Daha sonra Taha amca oğlu Yasin’i doğu dinlerini araştırması için Nepal’e göndermiş. Bir müddet Nepal’de tapınaklarda kalan Yasin, Budizm, Hinduizm vb. dinlerin toplum hayatına bir nur, bir hidayet ve bir reçete sunmadığını, bu dini yaşamak isterlese herkesten uzak bir tapınakta rahip olmaları gerekeceğini babasına anlatmış. En sonunda ingilizce Kuran-ı Kerim meali ve bazı tefsirler alıp islamiyeti araştırmaya başlamışlar.

Yasin’in ifadesi ile “diğer dinlerde hakikatin bazı parçalarının bulunduğunu ancak hakikatin kendisi olmadığını, hakikatin bir bütün olarak İslamiyette bulunduğunu” müşahede edip birlikte hidayete ermişler. Taha amcanın İslamiyeti seçmesinin ardından bütün işverenleri ile tek tek bağları kopmuş, bazı iş başvurularını da bu eski patronlar engellemişler. Taha amca elinde kalan parası ile Budapeşte’nin yaklaşık 150 km. kuzeyinde Slovakya sınırında ve tabiri caizse dağ başında bir ev satın almış. Arabayla üç saatte ancak varabildiğimiz bu köy benzeri yerde yeniden evlenmiş ve hayatını İslamiyete göre yeniden dizayn etmiş. Şimdi yeni eşinden Habil, Meryem ve İlyas isimlerinde üç çocuğu var.
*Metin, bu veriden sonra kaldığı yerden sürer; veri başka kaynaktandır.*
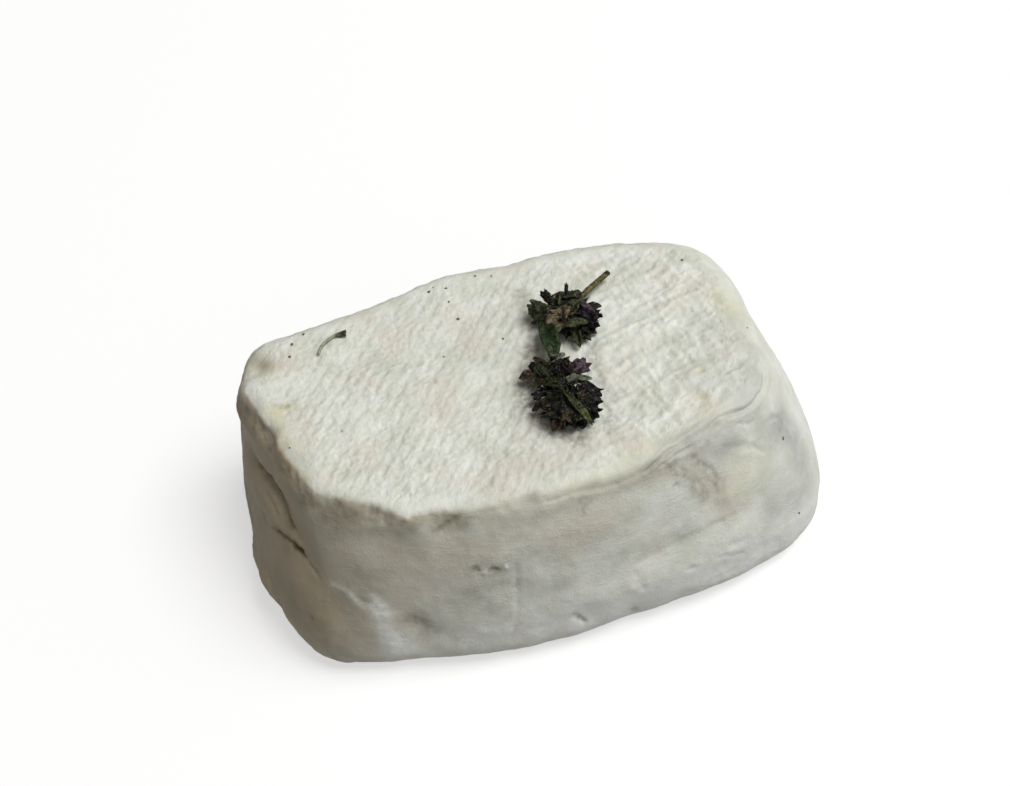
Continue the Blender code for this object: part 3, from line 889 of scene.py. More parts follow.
    stains: tuple[Stain, ...] = (
        # the torn places at the left corner, and the dents on the right; the corner's hollow and nick get
        # painted shade, and its bump a painted highlight
        Stain(((-46.3, 16, 36), (-43.2, 13, 36.5)), 2, 0.5, tone=Tone.CREAM),
        Stain(((-46.8, 10.6, 36), (-43.8, 9, 37)), 2.2, 0.3, tone=Tone.CREAM),
        Stain(((-47.2, 9.6, 36), (-44.6, 6.8, 36.8), (-43.4, 5, 37)), 2.4, 0.5, tone=Tone.BLOOM),
        Stain(((-43.4, 2.6, 37), (-39.6, 1.6, 36.8)), 1.2, 0.5, tone=Tone.CREAM),
        Stain(((-46.3, 16.4, 36.1), (-45, 15, 36.3), (-44.2, 13.8, 36.3)), 1.5, 0.5, tone=Tone.PAINTED_SHADE),
        Stain(((-42.8, 3, 36.9), (-40, 2.2, 36.8)), 0.6, 0.35, tone=Tone.PAINTED_SHADE),
        Stain(((32.9, -8.5, 37),), 1.1, 0.9, tone=Tone.CREAM),
        Stain(((31.5, -14.7, 37),), 1, 0.8, tone=Tone.CREAM),
        # the cream edge of the top, and where it is whitest; the white along the top's back edge is
        # painted light
        Stain(((-42.6, 1.2, 37), (-41.6, -3.6, 37), (-40.6, -7, 36.9)), 1.2, 0.7,
              tone=Tone.CREAM),
        Stain(((9.6, 24.6, 36.6), (19.4, 25.5, 36.6), (28.6, 23.6, 36.6)), 1.8, 0.7, tone=Tone.BLOOM),
        Stain(((1.1, 18.4, 37), (-6, 17, 37)), 2.6, 0.4, tone=Tone.BLOOM),
        Stain(((29, 11, 37), (31, 14, 37)), 3, 0.4, tone=Tone.BLOOM),
        Stain(((40.6, 8.4, 37), (41.6, 3, 36.8)), 2.2, 0.6, tone=Tone.CREAM),
        Stain(((-43, -6, 36.3), (-41.4, -10, 36), (-37.5, -16, 36.3)), 1.1, 0.7,
              tone=Tone.CREAM),
        Stain(((34, -17.6, 37), (22, -23.6, 37), (8, -28, 36.8)), 2.6, 0.25,
              tone=Tone.CREAM),
        # the left end and the front corner, where the coat is thin and brownish; these tones also carry
        # painted shade over the left end, along its shoulder and the top's rim, under the drip and low in
        # the corner
        Stain(((-50, -2, 22), (-44, -18, 18)), 19, 1.5, tone=Tone.BARE_AND_SHADE, wall=True),
        Stain(((-49.6, 8, 33.5), (-44.5, -3, 35.8), (-38, -19, 35)), 2.2, 0.7,
              tone=Tone.BARE_AND_SHADE, wall=True),
        Stain(((-50, 9, 33.5), (-46.2, 1.2, 35.2), (-45, -1.4, 35.4), (-44.4, -4.4, 35.2)),
              1.6, 0.7, tone=Tone.PAINTED_SHADE, wall=True),
        Stain(((-44, -6, 35.2), (-43.1, -9.4, 34.4), (-38, -18.6, 35)), 1.8, 0.4,
              tone=Tone.PAINTED_SHADE, wall=True),
        Stain(((-44.9, -0.4, 36), (-44, -2.6, 36.2), (-43.4, -5.4, 36.1)), 0.9, 0.4,
              tone=Tone.PAINTED_SHADE),
        Stain(((-46, -20, 14), (-42, -27, 12), (-37, -31, 7)), 4.5, 0.4,
              tone=Tone.PAINTED_SHADE),
        Stain(((-38.5, -17.5, 35.2), (-36, -21.5, 34), (-31, -25.2, 33.8)), 3, 1.1,
              tone=Tone.GREY_AND_SHADE, wall=True),
        Stain(((-38, -18.6, 35.2), (-36.2, -21.8, 34), (-33.8, -23.8, 34), (-31.5, -24.9, 34.4)),
              1.9, 0.75, tone=Tone.PAINTED_SHADE, wall=True),
        Stain(((-29.6, -25.6, 34.6), (-24, -28.2, 34.4)), 2.3, 0.9, tone=Tone.GREY_AND_SHADE, wall=True),
        Stain(((-19.6, -29, 35), (-13, -29.8, 34.6)), 1.6, 0.7, tone=Tone.GREY_AND_SHADE, wall=True),
        Stain(((-36, -19.6, 36.2), (-33.2, -21.7, 36.4), (-29.8, -23.9, 36.3), (-26.9, -25, 36.5),
               (-25.3, -25.9, 36.3), (-23.9, -26.8, 36.2)), 0.9, 1, tone=Tone.GREY_AND_SHADE),
        Stain(((-33.2, -21.9, 36.3), (-29.8, -24.2, 36.2), (-25.3, -26.2, 36.2), (-24.1, -27, 36.1)),
              0.8, 0.75, tone=Tone.PAINTED_SHADE),
        Stain(((-23.4, -27.3, 36.2), (-22.2, -28.2, 36)), 0.9, 1, tone=Tone.GREY_AND_SHADE),
        Stain(((-23.4, -27.5, 36.1), (-22.2, -28.6, 35.8)), 0.8, 0.5, tone=Tone.PAINTED_SHADE),
        Stain(((-20.8, -29.4, 35.4), (-20, -28.4, 36.2), (-18.4, -28.6, 36.1), (-16.2, -28.9, 36),
               (-14, -29.1, 35.7)), 0.9, 1.1, tone=Tone.GREY_AND_SHADE),
        Stain(((-20.8, -29.6, 35.2), (-19.6, -28.8, 36), (-17.6, -29, 35.8), (-14, -29.2, 35.5)),
              0.9, 0.45, tone=Tone.PAINTED_SHADE),
        Stain(((-12, -29.1, 36.1), (-6, -29.3, 36.3), (0, -29, 36.6)), 0.9, 0.5,
              tone=Tone.GREY_AND_SHADE),
        Stain(((-37, -26, 28), (-31, -30, 21)), 5.5, 0.8, tone=Tone.GREY_AND_SHADE, wall=True),
        Stain(((-28, -30.6, 27), (-17, -31.6, 27.5), (-14, -33, 20)), 5, 0.35,
              tone=Tone.GREY_AND_SHADE),
        Stain(((-2, -33, 24.4), (3, -33.2, 23)), 2.4, 0.3, tone=Tone.GREY_AND_SHADE),
        # the front, yellowish and drier under the rim, with painted shade in the band just under the rim
        # and under the slumped line
        Stain(((-24, -29, 30), (-5, -32, 30), (12, -31, 29)), 5.5, 0.45,
              tone=Tone.DRY, wall=True),
        Stain(((-12, -29.6, 34.4), (4, -30.2, 34.2), (14, -29, 34.9), (20, -27.3, 35)),
              2, 0.55, tone=Tone.GREY_AND_SHADE, wall=True),
        Stain(((0, -29, 36.6), (5, -29, 36.7), (11.5, -28.3, 36.5)), 0.9, 0.5, tone=Tone.GREY_AND_SHADE),
        Stain(((-14, -32, 26), (-9, -34, 18), (-9, -35, 10)), 4.5, 0.18,
              tone=Tone.PAINTED_SHADE),
        Stain(((36.5, -26.4, 19.4), (26.5, -29.4, 19), (13.6, -32.4, 17.4), (2, -33.5, 19)),
              1.8, 0.18, tone=Tone.PAINTED_SHADE),
        Stain(((14, -28.2, 36.4), (18.4, -27, 36.2), (22, -25.7, 36.3)), 1, 0.5,
              tone=Tone.GREY_AND_SHADE),
        Stain(((20.2, -27.6, 34.2), (23.6, -26.8, 32)), 1.7, 0.55, tone=Tone.DRY),
        Stain(((21, -28.4, 28), (25, -27.6, 27)), 2.2, 0.5, tone=Tone.BLOOM),
        # greyer on the right end, along the groove under its rolled edge and on the top's right part
        Stain(((43.4, -6, 36.5), (42.6, -12, 36.1), (39, -17.2, 35.8), (33, -20.2, 36.4),
               (26, -23.9, 36.3), (20, -26.8, 35.6)), 1.9, 0.4, tone=Tone.ASH),
        Stain(((29, -23.4, 34.2), (36, -21, 32), (44, -17.5, 29)), 4.4, 0.33, tone=Tone.ASH),
        Stain(((31, -23.4, 33.5), (34.6, -22, 32.4)), 1.7, 0.5, tone=Tone.ASH),
        Stain(((46.5, -16.5, 27), (48, -17, 21), (47.5, -20.5, 14), (42, -24, 16)),
              4.2, 0.65, tone=Tone.ASH),
        Stain(((39, 1, 37), (36, -8, 37), (38, -13, 37)), 4, 0.3, tone=Tone.ASH),
        Stain(((38, -22.5, 27), (34, -25.5, 22.5)), 5, 0.35, tone=Tone.CREAM),
        # the creases, their brown mostly painted shade in the hollows
        Stain(((-47.4, -2, 27.5), (-45.3, -7.6, 29.5), (-43.6, -11.4, 29.8), (-42.3, -14.4, 29.6)),
              0.55, 0.45, tone=Tone.BROWN),
        Stain(((-46.4, -5.6, 28.4), (-45, -9.6, 29), (-43.6, -12.8, 29), (-42.6, -15.4, 28.2),
               (-42.2, -17.4, 26.8)), 1.1, 0.55, tone=Tone.BROWN),
        Stain(((-45.7, -14.2, 23), (-43.8, -17.7, 24), (-42, -20.6, 23.9)), 0.55, 0.6,
              tone=Tone.BROWN),
        Stain(((-42.8, -19.4, 23.8), (-41.5, -21.4, 23.8)), 0.9, 0.55, tone=Tone.BROWN),
        Stain(((-42.3, -8.2, 35.9), (-40.6, -11.7, 36)), 0.7, 0.4, tone=Tone.BROWN),
        # the notch, the hollow, the scab and the marks on the front; the dark tones in the notch, the
        # hollow and the dents are partly painted shade, and the white on the scab's raised bits is a
        # painted highlight
        Stain(((-27.2, -25.8, 35.6), (-24.3, -27.4, 35.2)), 0.9, 0.45, tone=Tone.SPECKLED_AND_SHADOW),
        Stain(((-25.4, -32.8, 15.3), (-22.2, -33.4, 12.4)), 1.8, 0.34, tone=Tone.SPECKLED_AND_SHADOW),
        Stain(((-24.8, -32.9, 14.8), (-22.8, -33.2, 12.9)), 1.1, 0.22, tone=Tone.BROWN),
        Stain(((-12.4, -32.4, 25.1), (-5.3, -33, 24.1)), 1.3, 0.3, tone=Tone.SPECKLED_AND_SHADOW),
        Stain(((-13, -33.2, 21.4), (-5.5, -33.6, 20.8)), 1.5, 0.25, tone=Tone.SPECKLED_AND_SHADOW),
        Stain(((-11.8, -32.5, 25.1), (-11.2, -32.5, 24.9)), 0.5, 0.55, tone=Tone.BROWN),
        Stain(((-9, -32.8, 24.6), (-7.7, -33, 24)), 0.5, 0.6, tone=Tone.BROWN),
        Stain(((-6.6, -32.9, 24.3), (-6, -32.9, 24.3)), 0.5, 1, tone=Tone.BLOOM),
        Stain(((-10.6, -32.9, 24.3), (-9.8, -32.9, 24.1)), 0.5, 0.9, tone=Tone.BLOOM),
        Stain(((-5.3, -33.7, 19.9), (-5.2, -33.9, 18.2)), 0.4, 0.3, tone=Tone.BROWN),
        Stain(((-13.2, -29.2, 35.4), (-15.1, -29.3, 34.3), (-16.8, -29.5, 33.6)), 0.7, 0.4,
              tone=Tone.BROWN),
        Stain(((3.2, -34.7, 9.4), (4.4, -34.4, 7.6), (5.4, -34.6, 6.4)), 0.6, 0.5, tone=Tone.SPECKLED_AND_SHADOW),
        Stain(((8.4, -30.1, 34.1),), 1.2, 0.35, tone=Tone.SPECKLED_AND_SHADOW),
        Stain(((7.9, -30.8, 32.4),), 0.4, 0.5, tone=Tone.BROWN),
        Stain(((13.6, -33, 4.6),), 0.9, 0.35, tone=Tone.BROWN),
        Stain(((37.6, -18.5, 35.8), (29.8, -22, 36.4), (19.2, -27.3, 35.4)), 0.5, 0.15,
              tone=Tone.SPECKLED_AND_SHADOW),
        # the crumpled patch on the right; the dark tones along its wrinkles are partly painted shade
        Stain(((27.5, -25.6, 33), (30.2, -26.4, 28)), 2.6, 0.45, tone=Tone.DRY),
        Stain(((31.5, -22.6, 35), (27, -24.8, 34.5), (22, -26.8, 34)), 1.4, 0.2,
              tone=Tone.SPECKLED_AND_SHADOW),
        Stain(((27.6, -24.6, 34), (30.4, -25.4, 30.6), (32.2, -26.4, 26)), 1.1, 0.4,
              tone=Tone.SPECKLED_AND_SHADOW),
        Stain(((24, -26.4, 33.4), (26.6, -26.8, 30.4), (29.4, -27.2, 25.4)), 1.1, 0.4,
              tone=Tone.SPECKLED_AND_SHADOW),
        Stain(((24.5, -27.4, 29.9),), 0.6, 0.35, tone=Tone.BROWN),
        Stain(((32, -26.9, 22.8),), 1.3, 0.2, tone=Tone.SPECKLED_AND_SHADOW),
        # the white bloom low on the front and on the right end; its low band along the front and the right
        # end is also painted light, as if thrown up from the floor
        Stain(((-30.4, -31, 20), (-29.8, -31.9, 16), (-29.4, -32.9, 10.5), (-29.4, -33.4, 5.7)),
              1.5, 1.1, tone=Tone.BLOOM),
        Stain(((-28.6, -32.8, 11.4), (-26, -33.7, 8), (-23.5, -34.2, 5.4)), 1.7, 1.2,
              tone=Tone.BLOOM),
        Stain(((-37.3, -27.4, 22.4), (-35, -29.3, 21.3), (-33.6, -30.5, 19.1)), 0.7, 0.4,
              tone=Tone.BLOOM),
        Stain(((-14, -35, 8), (4, -35, 10)), 4, 0.6, tone=Tone.BLOOM),
        Stain(((6, -34, 6), (24, -32, 8), (46, -23.6, 7)), 5, 1.3, tone=Tone.BLOOM),
        Stain(((50, -8, 28), (52.5, -10, 14)), 5, 0.6, tone=Tone.BLOOM),
        # the sprig's soft shadow on the top beside it, painted on
        Stain(((5, 19.6, 37), (5, 13, 37), (5, 6, 37)), 1.5, 0.35, tone=Tone.SPECKLED_AND_SHADOW),
        Stain(((4.6, 3, 37), (2.6, -1, 37), (2, -7.4, 37), (3, -12, 37),
               (6, -17, 37), (10, -19.4, 37)), 1.9, 0.55, tone=Tone.SPECKLED_AND_SHADOW),
        Stain(((16.4, 2, 37), (15.4, -3, 37), (16.4, -10, 37), (15, -17.6, 37)), 1.6,
              0.3, tone=Tone.SPECKLED_AND_SHADOW),
        # the back
        Stain(((-34, 26, 22), (-10, 33, 26)), 8, 0.6, tone=Tone.DRY, wall=True),
        Stain(((16, 32, 28), (38, 22, 24)), 6, 0.4, tone=Tone.CREAM, wall=True),
        Stain(((-28, 32, 8), (10, 35, 8), (40, 24, 8)), 5, 0.8, tone=Tone.BLOOM),
        Stain(((-20, 31, 28), (-16.5, 31.8, 27)), 1, 0.4, tone=Tone.SPECKLED_AND_SHADOW),
        Stain(((5.5, 34.3, 20),), 1.6, 0.3, tone=Tone.SPECKLED_AND_SHADOW),
    )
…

Eşi de iki yıl önce müslüman olmuş ve bu dağ başında maddi noktada kıt kanaat ama manevi açıdan mutlu ve huzurlu bir hayat geçiriyorlar.

Taha amca birkaç yıldır bir kitap üzerinde çalışıyor. Yazdığı bu kitap üç bölümden oluşuyor ve ilk bölümde Avrupalının mantığı ile neden İslamiyetin hak din olduğunu, bu mantıkla neden kendisinin İslamiyeti seçtiğini ve neden Avrupalıların da İslamiyeti seçmek zorunda olduklarını anlatıyor. İkinci bölümde Avrupalının tarihten beri yaptığı en büyük hatalardan biri olan din ile bilimi ayrı görme hatasını delillerle yıkıp, bilimin insanı dine ulaştırdığını anlatmaya çalışıyor. Üçüncü bölümü ise yazdığı şiirlere ayırmış.

Risale-i Nurlardan ve Üstad Bediüzzaman’dan da uzun uzun sohbet ettiğimiz Taha amca Risale-i Nurları okuduğunu, istifade ettiğini söylüyor. Biz de Taha amcanın Risale-i Nurlardan daha çok istifade ederek bu yolla çevresinde İslamiyeti anlatmaya çalıştığı insanlara bu noktada daha faydalı olabilmesi duasıyla kendisini Samsun’a davet ettik. İnşallah ortanca oğlu Habil ile birlikte bu yaz bir müddet misafirimiz olacaklar.

Bir haftalık yoğun ve akıcı bu ziyaretlerin ardından bir kez daha müşahede ettik ki: “Avrupa, bir İslâm devletine hâmiledir, günün birinde onu doğuracak.” Cenab-ı Hak bu manaya hizmette gayretimizi, şevkimizi ve hamiyetimizi ziyadeleştirsin. Bu hizmetlerde bizi ve bütün Nur talebelerini muvaffak eylesin. Bütün ağabeylerimizden de bu meyanda dular taleb ediyoruz.